8.6   If, on either of those bases, a knowledge-based test is engaged as a matter
      of law, the Claimants will invite the court to find that the Claimants did
      not acquire, actually or constructively, the necessary knowledge until a
      point after 2 September 1999.




                                   75
     8.7    The Claimants’ final Community point is that to apply the “once and for
            all” limitation approach to this case would produce a result incompatible
            with the principle of effectiveness. That principle requires that a separate
            domestic limitation period start to run in respect of each substantial
            tranche of loss caused by the continuing failure to implement (Amended
            Reply, para. 7.1.3). The demands for Equitas premium made by Lloyd’s
            pursuant to the R&R settlement (reached on 3 September 1996) amounted
            to new and distinct tranches of loss, as would a subsequent or future
            demand against a Claimant arising under, or out of the failure of, the
            Equitas scheme. Each triggers a fresh limitation period under 1980 Act s.
            2, and the claim is brought in time as regards these losses even if statute-
            barred in relation to earlier tranches of loss.

9    The Defendant contests each of the bases on which the Claimants contend that the
     running of time is postponed. It contends that time began to run once and for all
     against each Claimant at one of the points described in paragraph 9(a) and (b) of
     the Re-Re-Re-Amended Defence, and each Claimant’s entire claim is accordingly
     statute-barred.

10   The dispute between the parties is predominantly one of law. However, some
     generic and Claimant-specific factual questions arise. First, the factual
     background is material to the question whether it is established that the
     effectiveness of Community law requires a departure from the prima facie
     position in domestic law. Second, if s. 14A (or a rule akin to it) is found to apply,
     then it will be necessary to consider what relevant knowledge individual
     Claimants acquired and when (paragraph 8.6). Third, if the court adopts the
     approach contended for at paragraph 8.7, then factual questions arise as to what
     losses were suffered by individual Claimants within the limitation period.

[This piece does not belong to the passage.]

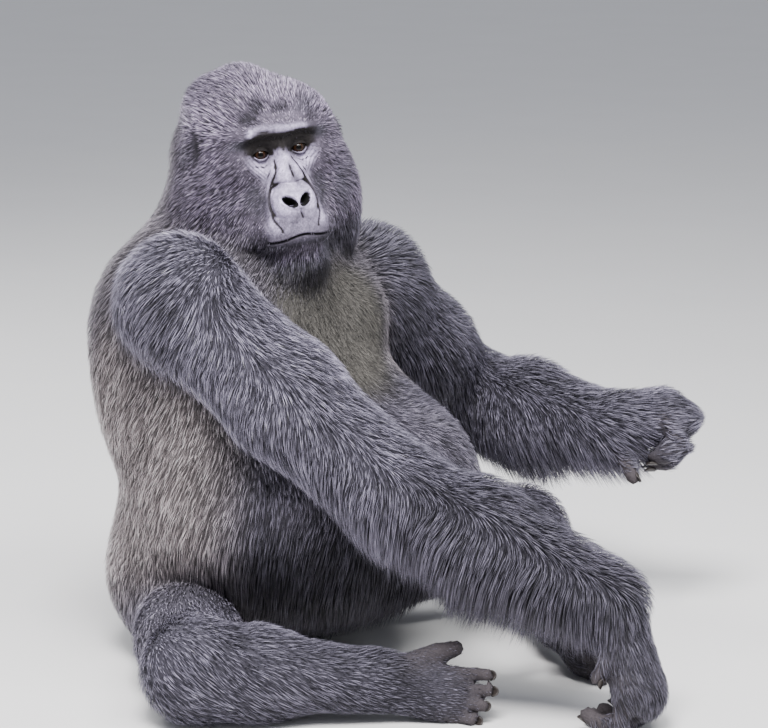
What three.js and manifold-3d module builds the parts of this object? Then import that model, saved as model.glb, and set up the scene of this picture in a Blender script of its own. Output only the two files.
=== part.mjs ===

11   It is agreed that, with the exception of (a) the Claimant-specific issue described at
     paragraph 8.6, (b) any Claimant-specific issues arising under paragraph 8.7 and
     (c) the matter referred to in the following sentence, all the Limitation issues are
     capable of determination at the first sub-trial. It is common ground that the
     question of whether the Insurance Directive was effectively transposed into
     English law is not a matter for the first sub-trial. The parties consider that the
     sub-trial of Breach may be a suitable occasion for determining that question. The
     Claimants will submit, however, that the Defendant should set out its case on that
     matter so that the Court hearing the first sub-trial is aware of the parties’ rival
     contentions. The issue at paragraph 8.6, if it arises, may be finally determined for
     the sample Names at the first sub-trial (see paragraph 11 of the CMC Order of 22
     February 2005). The parties agree that the manner in which that issue, and any
     Claimant-specific issue arising under paragraph 8.7, should be managed and
     determined in relation to the remaining Claimants will depend on the precise
     terms of the court’s findings following the first sub-trial, and can be considered
     further at that stage. The parties consider that the sub-trial of quantum may be a
     suitable occasion for determining some or all of those questions.

12   The Claimants will contend that the burden of establishing that all or part of the
     claims of some or all the Claimants are statute-barred rests with the Defendant.